Why even make a plan when there are so many unknown variables? Beyond the benefits often ascribed to goal-setting in general, writers who haven’t broken through yet are impatient: they’re so eager to have written a great book that they can barely bring themselves to start writing anything. In contrast, established writers often display remarkable, even preternatural patience in developing their projects.
People who have yet to achieve recognition are in a hurry because they can’t help but compare themselves to successful writers. We look at those careers through the highly compressed lens of hindsight. We see how prolific a writer like Dave Eggers appears to be over the span of decades and overlook the fact that a single project—his recent, excellent work of nonfiction The Monk of Mokha, for example—took a full three years or more to write. We see the brief periods of exciting acclaim and recognition after publication and ignore the long stretches of solitary work that constitute most of an author’s waking life. To an outsider, it’s just a huge list of books—fiction, nonfiction, memoir, young adult, let alone, in Eggers’s case, his work with McSweeney’s and 826 Valencia.
All of this comparison is enough to bring any non-famous author to the brink of despair, particularly after spending an entire morning toiling away on a manuscript only to delete the handful of paragraphs you’ve managed to assemble in that time.
Thanks to the combination of in-demand talent with limited competition, the world-class opera singer is given the gift of patience. He knows there will be enough jobs, enough acclaim, enough money. The fact of a career is never in question. It’s only a question of how, the execution of that career. Which productions? Which albums? Which American Express ads?

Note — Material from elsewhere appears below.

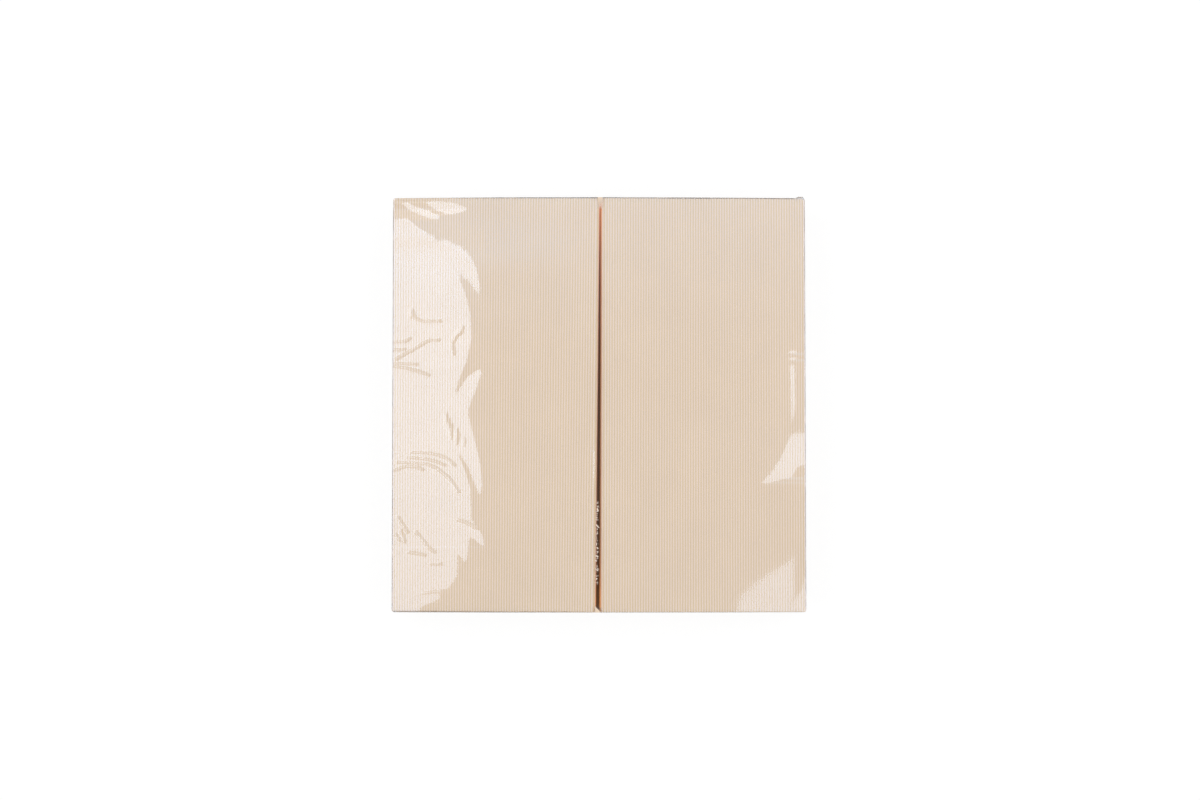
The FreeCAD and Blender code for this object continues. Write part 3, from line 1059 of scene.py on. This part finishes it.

Chicken-and-egg-like, patience offers profound economic benefits just as it seems to arise from economic success. In fact, it might be a successful writer’s most powerful advantage over the rest of us, the true distinguishing element. Patience allows you to invest the appropriate amount of time and effort in every project and to give each task its due. By acting as if you will be successful and planning out the course of your entire writing career with the steady confidence of a divo like Jakub Józef Orliński, you are empowered to commit to what you’re doing in a new way. And only through complete commitment to our work can we ever bring it to its full potential.
So, just for fun, sit back and imagine what you might begin, how you might work, what you might accomplish—if you knew for certain that you had a long and successful creative career ahead of you. That you no longer had to wonder whether anyone wanted what you have to share, but simply had to decide what to make and when to make it. Then, as an exercise, map it out. What would you do with the next three years of your life? The next three after that?
The days are short but the years are long. Don’t wait on success to plan for it.